Disfruté el reencuentro con la gente que ama la región. La que apostó a Choroní y lucha por verla prosperar. Los que se sienten orgullosos de vivir en el lugar que produce el mejor cacao del mundo y lo ofrecen conscientes de que en Europa, los chocolateros, colocan en sus etiquetas a “Chuao-Estado Aragua-Vzla” como certificado de origen y calidad. Los que mantienen sus posadas impecables y hacen mil maromas para seguir ofreciéndoles a los huéspedes el relax y el descanso que van buscando. Los que intentan incorporar más confort e incluso wi fi; los restaurantes que batallan por elevar a nivel gourmet sus platos y los que ofrecen el sabroso pescado frito con los tostones de rigor; pero, en medio de la escasez de personal que se ausenta cuando más se le requiere; así como una que otra tiendita artesanal, algunas con cara de negocio bien establecido u otras como improvisados tarantines frente a las casas, en los que es posible encontrar desde champú Dove hasta lavaplatos Axion.
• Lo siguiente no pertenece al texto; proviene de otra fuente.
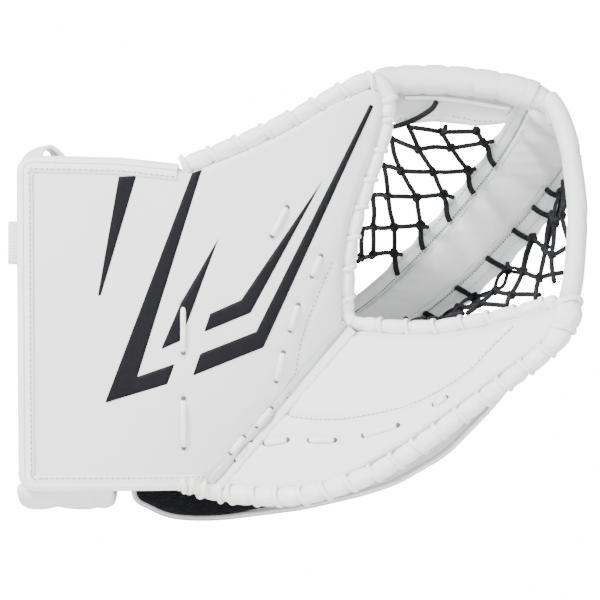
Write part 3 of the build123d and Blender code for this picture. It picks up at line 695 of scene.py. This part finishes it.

Todo en Puerto Colombia es así: fácil de ver y recorrer, en una caminata sin prisas ni sobresaltos, como solo se puede hacer en esos poblados pequeños, en donde todo permanece como siempre.
Como buen pueblo chiquitico, los cuentos, a veces, son de infierno grande. Disfruté mucho conversar con quien bauticé la Doña Bárbara de Choroní: una mujer sorprendente, impetuosa, sin miedo, cargada de pasión por la zona, que quedó atrapada por el esplendor del lugar al que se dedicó de manera altruista y filantrópica, y que más en más de una ocasión, le ha dado sus desencantos. Sus historias son tan costumbristas como el nombre del lugar al que los chorinenses bautizaron El Edén de la Salchicha, algo así como réplica de la calle del hambre de Caracas o Margarita. Van desde luchas épicas contra los malandros de la zona o su iniciativa de organizar a los posaderos, levantar un censo, recoger datos y crear un registro que terminó llamando la atención de la Universidad Simón Bolívar; pero, que quedó allí, sin que con esa valiosa información se pudiese hacer mucho más.
El pueblo, en general, en nada ha cambiado. En nada se diferencia de ser gobernados por la cuarta o por la interminable quinta república, porque el chavismo no ha significado ninguna diferencia. Los políticos de turno siguen haciendo las promesas típicas de los períodos electorales, van se toman las fotos y se olvidan de ellos una vez que logran el cargo. Choroní no escapa de la realidad que padecen otros pueblos costeros: la basura, la vialidad, la falta de agua. Las mismas dolencias sin respuesta ni solución. De hecho, El Chivo, un lanchero baqueano y educado, nos mostró en el trayecto de retorno de Uricao a la Boca, el cableado que desmanteló el gobierno -con el que se surtían de electricidad cuando ocurría alguna falla- con la promesa de un proyecto que haría que los apagones fueran cosas del pasado. Hoy siguen con las fallas eléctricas y ya no pueden auxiliarse con esa fase que venía de Cuyagua porque los postes quedaron allí como reliquias a merced del salitre y la desidia.
Nuestro país tiene tanto que ofrecer. Tiene regiones tan hermosas, con tanto potencial turístico, con bellezas naturales únicas, con las que podríamos generar excelente fuentes de ingresos…sólo debemos luchar contra la ambición de los gobernantes.